At this point in the interview, Dan trails off and starts discussing the ins and outs, the ‘basics’ of monetary reform. If you’re interested in what he has to say on the matter I would urge you to get in touch with him, it was interesting, it just wasn’t conducive to the interview itself. Essentially, says Dan, “you have to start with the nations. The United Kingdom currently borrows its entire (not quite, 97%) monetary system from the banking sector. In that dynamic were we’re borrowing almost all of our money and interest, we’re having to pay it back which means that we’re always going to lose”.

“Money issued needs to be something of real value. Credit or something that doesn’t get destroyed by the process of lending. If we do this, then we can address the little problems”.

This would mean, he says, “Ceredigion would be able to pay for what it needs and it would take all of these incentives away. We can stop selling off publically owned goods to pay off debts which are unpayable. It creates stability. It resists the business cycle of boom and bust, which can only help people and businesses.”

Again, another common refrain among the candidates is their answer when asked about the biggest positives of Ceredigion – It’s people. “Ceredigion is great, that’s why I live here and have stayed here. The pace of life is different because we don’t quite subscribe to this rat race that we have elsewhere. We do to an extent, but less than others”.

Dan pulls out the trump card when asked about why students should vote for the Green party. “The Green Party supports free education, no tuition fees. It’s an absolute scandal that the next generation will start their lives with huge amounts of debt for no good reason. This comes back to not understanding the monetary system. Need to get rid of the big, damaging, corporations such as Student Finance”.

However, my next question is one that many have asked of the Green Party regarding this policy on free education – Is it economically viable? Dan says that “yes, it is economically viable, in fact it is essential. We need to invest in our human resources”. Whether this truly answers the question or not is debatable, but it is worth remembering that the small print of policies is often overlooked by voters – they just see the headlines.

Interestingly, there is somewhat of a spat going on between the Green Party here in Wales and Plaid Cymru over whether or not to help each other out. Plaid supporters have been trolling Dan on Facebook, something which he says he is absolutely fine with – in fact he finds it rather comical. “They obviously see the Green Party as a threat. This isn’t a new thing, but it’s certainly lately a more pronounced thing.”

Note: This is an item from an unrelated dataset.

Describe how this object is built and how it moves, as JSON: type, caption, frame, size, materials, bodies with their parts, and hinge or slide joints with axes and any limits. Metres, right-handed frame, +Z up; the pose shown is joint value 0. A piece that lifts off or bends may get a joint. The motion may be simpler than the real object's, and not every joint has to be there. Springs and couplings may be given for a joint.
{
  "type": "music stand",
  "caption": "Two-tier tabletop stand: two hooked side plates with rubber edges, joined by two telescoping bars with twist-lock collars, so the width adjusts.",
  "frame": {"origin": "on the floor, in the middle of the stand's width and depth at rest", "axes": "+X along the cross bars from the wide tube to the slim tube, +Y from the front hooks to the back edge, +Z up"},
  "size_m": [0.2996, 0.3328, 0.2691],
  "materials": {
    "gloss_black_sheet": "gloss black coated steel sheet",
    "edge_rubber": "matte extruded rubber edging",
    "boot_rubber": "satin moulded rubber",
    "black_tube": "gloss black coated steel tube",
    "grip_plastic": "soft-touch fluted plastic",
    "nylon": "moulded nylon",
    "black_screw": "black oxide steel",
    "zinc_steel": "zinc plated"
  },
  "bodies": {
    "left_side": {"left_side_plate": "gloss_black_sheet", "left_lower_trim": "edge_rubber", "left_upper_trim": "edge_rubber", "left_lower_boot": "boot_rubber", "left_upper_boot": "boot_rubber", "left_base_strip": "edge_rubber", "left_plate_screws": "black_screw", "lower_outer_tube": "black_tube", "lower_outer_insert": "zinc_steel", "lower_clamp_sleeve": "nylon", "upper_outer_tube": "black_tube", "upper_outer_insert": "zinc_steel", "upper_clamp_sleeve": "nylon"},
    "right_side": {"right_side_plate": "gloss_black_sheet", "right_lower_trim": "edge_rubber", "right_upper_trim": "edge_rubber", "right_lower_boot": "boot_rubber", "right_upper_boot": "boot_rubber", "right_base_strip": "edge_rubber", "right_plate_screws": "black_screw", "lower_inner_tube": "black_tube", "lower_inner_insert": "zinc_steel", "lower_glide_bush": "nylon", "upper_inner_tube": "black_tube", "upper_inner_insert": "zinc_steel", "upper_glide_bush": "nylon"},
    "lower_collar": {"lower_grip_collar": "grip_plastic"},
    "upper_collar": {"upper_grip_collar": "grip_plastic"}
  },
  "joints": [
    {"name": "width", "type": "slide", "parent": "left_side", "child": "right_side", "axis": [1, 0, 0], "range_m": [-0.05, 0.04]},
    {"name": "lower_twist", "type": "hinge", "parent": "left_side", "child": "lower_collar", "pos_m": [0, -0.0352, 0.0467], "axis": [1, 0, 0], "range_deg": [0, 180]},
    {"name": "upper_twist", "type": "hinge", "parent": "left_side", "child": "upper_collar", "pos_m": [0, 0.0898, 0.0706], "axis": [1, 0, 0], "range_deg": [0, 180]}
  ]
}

The relationship between Plaid and the Greens is an interesting one. Cynog Dafis’ surprising victory for Plaid in the seat back at the 1992 General Election was only possible due to a deal made with the local Green party to have their support. This arrangement lasted until the 2005 election and some in Plaid would like it to happen again this time around. The logic behind this is simple. Current sitting MP Mark Williams, a Liberal Democrat, is likely to haemorrhage support from student populations of Aberystwyth and Lampeter, leading to a much higher vote percentage for Plaid Cymru. The electoral maths suggests that if Plaid had the Green vote as well, they’d win the seat, something which they desperately want to do. However, the reality is that the Green Party in Ceredigion aren’t going anywhere, making Plaid’s job that much harder.

In finishing up the interview I asked Dan if he had anything he wished to say to readers – “Well, obviously, join the Green Party. Don’t give up hope; things may look bad but I don’t like to go to bed at night thinking that we as a nation and civilisation are heading inevitably down the shoot. There are sensible solutions.”